— START Information supplied —

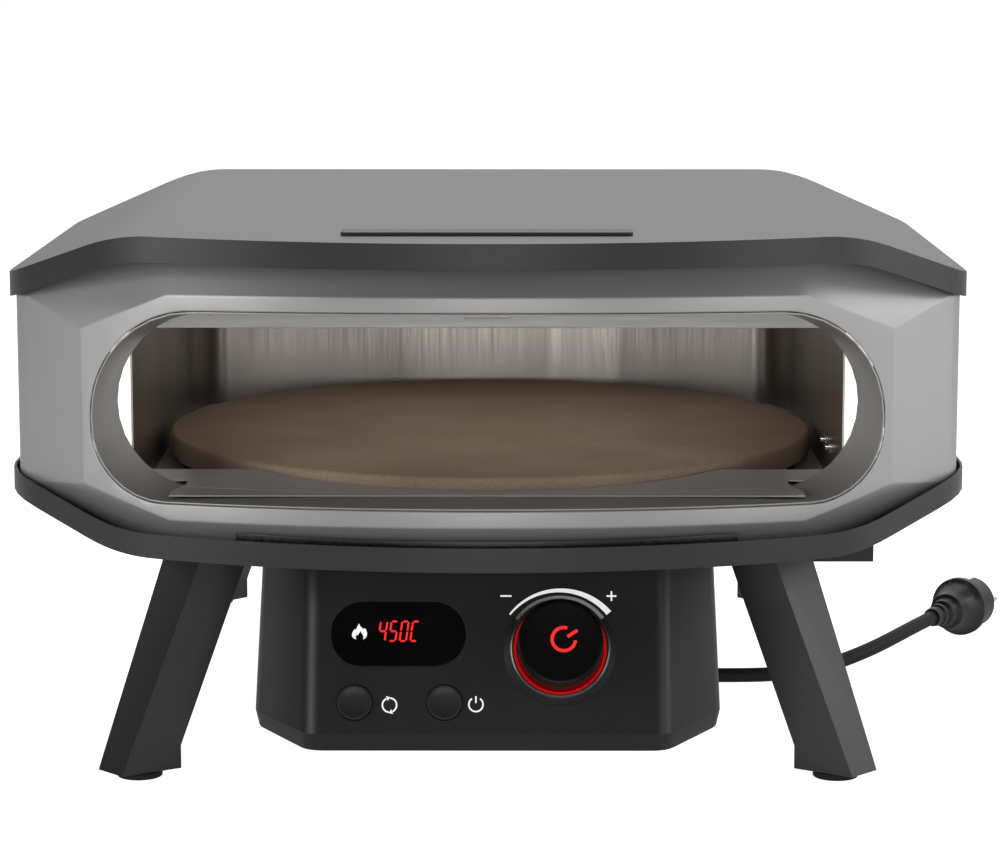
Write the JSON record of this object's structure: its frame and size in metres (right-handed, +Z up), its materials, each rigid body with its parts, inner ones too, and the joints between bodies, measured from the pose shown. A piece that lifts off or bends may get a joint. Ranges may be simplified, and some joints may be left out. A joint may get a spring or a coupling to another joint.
{
  "type": "electric pizza maker",
  "caption": "Countertop electric pizza oven with an open front, a turning round stone, a control box under the base, splayed legs and a mains lead.",
  "frame": {"origin": "centre of the box round the oven without its mains lead, at the floor under the feet", "axes": "+X to the right as seen from the open front, +Y to the back, +Z up; the stone turns about a vertical axis 16 mm in front of the origin"},
  "size_m": [0.6789, 0.624, 0.341],
  "materials": {
    "charcoal_paint": "satin powder coat",
    "silver_paint": "satin powder coat",
    "stainless": "brushed",
    "galvanised": "dull",
    "bright_steel": "polished",
    "heater_tube": "heat-darkened",
    "baking_stone": "matte, soft edge",
    "porcelain": "matte",
    "wool": "loose mineral wool",
    "bronze": "machined",
    "nylon": "moulded",
    "black_plastic": "satin moulded",
    "gloss_black": "gloss",
    "red_diffuser": "lit from behind",
    "board_green": "printed circuit board",
    "part_black": "moulded",
    "soft_rubber": "matte",
    "plated": "nickel plated",
    "screw_steel": "blackened"
  },
  "bodies": {
    "oven": {"roof_shell": "charcoal_paint", "roof_badge": "part_black", "roof_insulation": "wool", "front_fascia": "silver_paint", "mouth_liner": "stainless", "left_side_panel": "silver_paint", "right_side_panel": "silver_paint", "rear_panel": "silver_paint", "base_tray": "charcoal_paint", "base_insulation": "wool", "sill_strip": "bright_steel", "hearth_plate": "stainless", "chamber_walls": "stainless", "chamber_ceiling": "stainless", "chamber_floor": "galvanised", "baffle_plate": "stainless", "upper_heater": "heater_tube", "lower_heater": "heater_tube", "heater_brackets": "stainless", "heater_bushings": "porcelain", "temperature_probe": "bright_steel", "shaft_bush": "bronze", "gear_motor": "galvanised", "motor_bracket": "galvanised", "drive_cover": "charcoal_paint", "control_housing": "black_plastic", "control_back_cover": "black_plastic", "display_window": "gloss_black", "display_module": "part_black", "control_board": "board_green", "knob_collar": "gloss_black", "knob_light_ring": "red_diffuser", "encoder_body": "part_black", "button_switches": "part_black", "front_left_leg": "charcoal_paint", "front_right_leg": "charcoal_paint", "rear_left_leg": "charcoal_paint", "rear_right_leg": "charcoal_paint", "foot_pads": "soft_rubber", "leg_screws": "screw_steel", "roof_screws": "screw_steel", "panel_screws": "screw_steel", "box_screws": "screw_steel", "junction_box": "black_plastic", "wire_conduits": "soft_rubber", "cord_gland": "soft_rubber", "mains_cord": "soft_rubber", "plug_body": "black_plastic", "plug_pins": "plated", "plug_contacts": "plated"},
    "turntable": {"stone": "baking_stone", "stone_carrier": "stainless", "drive_shaft": "bright_steel", "drive_gear": "nylon"},
    "motor_pinion": {"pinion": "bright_steel"},
    "knob_spindle_body": {"knob_spindle": "bright_steel"},
    "knob_body": {"knob": "black_plastic"},
    "rotate_button_body": {"rotate_button": "gloss_black"},
    "power_button_body": {"power_button": "gloss_black"}
  },
  "joints": [
    {"name": "stone_turn", "type": "hinge", "parent": "oven", "child": "turntable", "pos_m": [0, -0.016, 0.173], "axis": [0, 0, 1], "continuous": true},
    {"name": "pinion_spin", "type": "hinge", "parent": "oven", "child": "motor_pinion", "pos_m": [0, -0.076, 0.125], "axis": [0, 0, 1], "continuous": true},
    {"name": "knob_turn", "type": "hinge", "parent": "oven", "child": "knob_spindle_body", "pos_m": [0.0442, -0.25486, 0.08538], "axis": [0, -0.9272, 0.3746], "range_deg": [0, 105]},
    {"name": "knob_press", "type": "slide", "parent": "knob_spindle_body", "child": "knob_body", "axis": [0, 0.9272, -0.3746], "range_m": [0, 0.0012], "stiffness_N_per_m": 600, "springref_m": -0.0015},
    {"name": "rotate_button_press", "type": "slide", "parent": "oven", "child": "rotate_button_body", "axis": [0, 0.9272, -0.3746], "range_m": [0, 0.0015], "stiffness_N_per_m": 400, "springref_m": -0.001},
    {"name": "power_button_press", "type": "slide", "parent": "oven", "child": "power_button_body", "axis": [0, 0.9272, -0.3746], "range_m": [0, 0.0015], "stiffness_N_per_m": 400, "springref_m": -0.001}
  ],
  "couplings": [
    {"joint": "pinion_spin", "follows": "stone_turn", "ratio": -3}
  ]
}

— END Information supplied —

# [Instructions to follow]
Output all of the data again, exactly.

# [Response to the exercise]
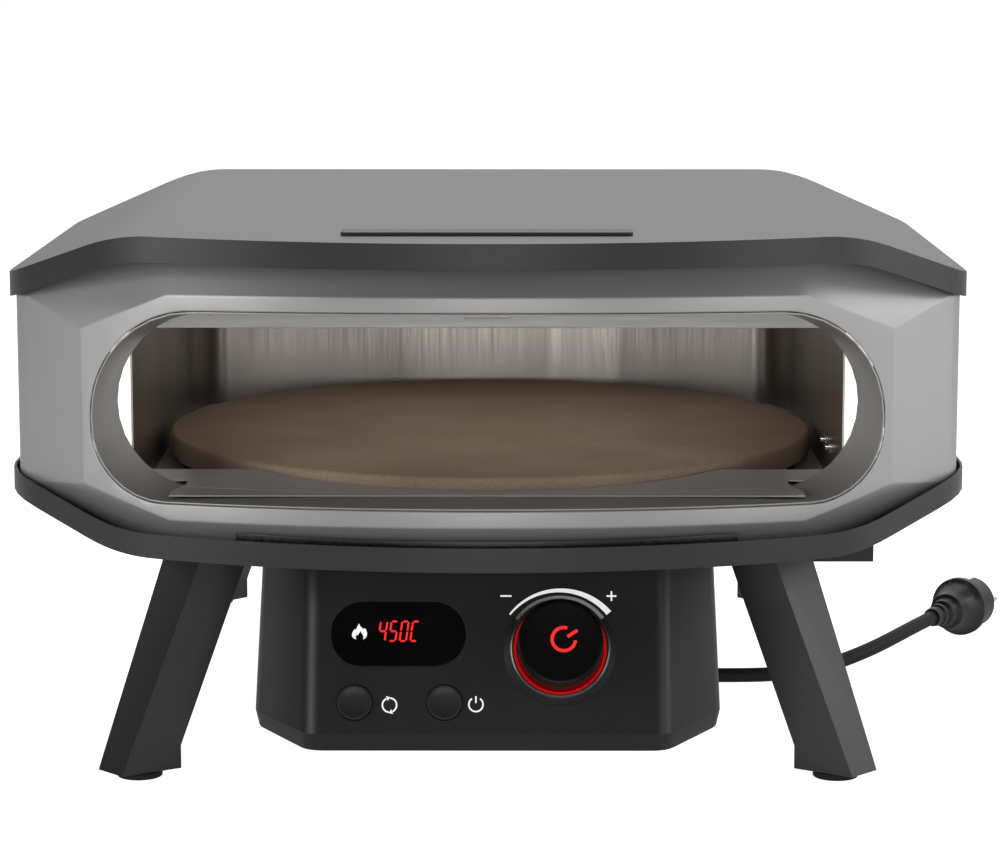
Write the JSON record of this object's structure: its frame and size in metres (right-handed, +Z up), its materials, each rigid body with its parts, inner ones too, and the joints between bodies, measured from the pose shown. A piece that lifts off or bends may get a joint. Ranges may be simplified, and some joints may be left out. A joint may get a spring or a coupling to another joint.
{
  "type": "electric pizza maker",
  "caption": "Countertop electric pizza oven with an open front, a turning round stone, a control box under the base, splayed legs and a mains lead.",
  "frame": {"origin": "centre of the box round the oven without its mains lead, at the floor under the feet", "axes": "+X to the right as seen from the open front, +Y to the back, +Z up; the stone turns about a vertical axis 16 mm in front of the origin"},
  "size_m": [0.6789, 0.624, 0.341],
  "materials": {
    "charcoal_paint": "satin powder coat",
    "silver_paint": "satin powder coat",
    "stainless": "brushed",
    "galvanised": "dull",
    "bright_steel": "polished",
    "heater_tube": "heat-darkened",
    "baking_stone": "matte, soft edge",
    "porcelain": "matte",
    "wool": "loose mineral wool",
    "bronze": "machined",
    "nylon": "moulded",
    "black_plastic": "satin moulded",
    "gloss_black": "gloss",
    "red_diffuser": "lit from behind",
    "board_green": "printed circuit board",
    "part_black": "moulded",
    "soft_rubber": "matte",
    "plated": "nickel plated",
    "screw_steel": "blackened"
  },
  "bodies": {
    "oven": {"roof_shell": "charcoal_paint", "roof_badge": "part_black", "roof_insulation": "wool", "front_fascia": "silver_paint", "mouth_liner": "stainless", "left_side_panel": "silver_paint", "right_side_panel": "silver_paint", "rear_panel": "silver_paint", "base_tray": "charcoal_paint", "base_insulation": "wool", "sill_strip": "bright_steel", "hearth_plate": "stainless", "chamber_walls": "stainless", "chamber_ceiling": "stainless", "chamber_floor": "galvanised", "baffle_plate": "stainless", "upper_heater": "heater_tube", "lower_heater": "heater_tube", "heater_brackets": "stainless", "heater_bushings": "porcelain", "temperature_probe": "bright_steel", "shaft_bush": "bronze", "gear_motor": "galvanised", "motor_bracket": "galvanised", "drive_cover": "charcoal_paint", "control_housing": "black_plastic", "control_back_cover": "black_plastic", "display_window": "gloss_black", "display_module": "part_black", "control_board": "board_green", "knob_collar": "gloss_black", "knob_light_ring": "red_diffuser", "encoder_body": "part_black", "button_switches": "part_black", "front_left_leg": "charcoal_paint", "front_right_leg": "charcoal_paint", "rear_left_leg": "charcoal_paint", "rear_right_leg": "charcoal_paint", "foot_pads": "soft_rubber", "leg_screws": "screw_steel", "roof_screws": "screw_steel", "panel_screws": "screw_steel", "box_screws": "screw_steel", "junction_box": "black_plastic", "wire_conduits": "soft_rubber", "cord_gland": "soft_rubber", "mains_cord": "soft_rubber", "plug_body": "black_plastic", "plug_pins": "plated", "plug_contacts": "plated"},
    "turntable": {"stone": "baking_stone", "stone_carrier": "stainless", "drive_shaft": "bright_steel", "drive_gear": "nylon"},
    "motor_pinion": {"pinion": "bright_steel"},
    "knob_spindle_body": {"knob_spindle": "bright_steel"},
    "knob_body": {"knob": "black_plastic"},
    "rotate_button_body": {"rotate_button": "gloss_black"},
    "power_button_body": {"power_button": "gloss_black"}
  },
  "joints": [
    {"name": "stone_turn", "type": "hinge", "parent": "oven", "child": "turntable", "pos_m": [0, -0.016, 0.173], "axis": [0, 0, 1], "continuous": true},
    {"name": "pinion_spin", "type": "hinge", "parent": "oven", "child": "motor_pinion", "pos_m": [0, -0.076, 0.125], "axis": [0, 0, 1], "continuous": true},
    {"name": "knob_turn", "type": "hinge", "parent": "oven", "child": "knob_spindle_body", "pos_m": [0.0442, -0.25486, 0.08538], "axis": [0, -0.9272, 0.3746], "range_deg": [0, 105]},
    {"name": "knob_press", "type": "slide", "parent": "knob_spindle_body", "child": "knob_body", "axis": [0, 0.9272, -0.3746], "range_m": [0, 0.0012], "stiffness_N_per_m": 600, "springref_m": -0.0015},
    {"name": "rotate_button_press", "type": "slide", "parent": "oven", "child": "rotate_button_body", "axis": [0, 0.9272, -0.3746], "range_m": [0, 0.0015], "stiffness_N_per_m": 400, "springref_m": -0.001},
    {"name": "power_button_press", "type": "slide", "parent": "oven", "child": "power_button_body", "axis": [0, 0.9272, -0.3746], "range_m": [0, 0.0015], "stiffness_N_per_m": 400, "springref_m": -0.001}
  ],
  "couplings": [
    {"joint": "pinion_spin", "follows": "stone_turn", "ratio": -3}
  ]
}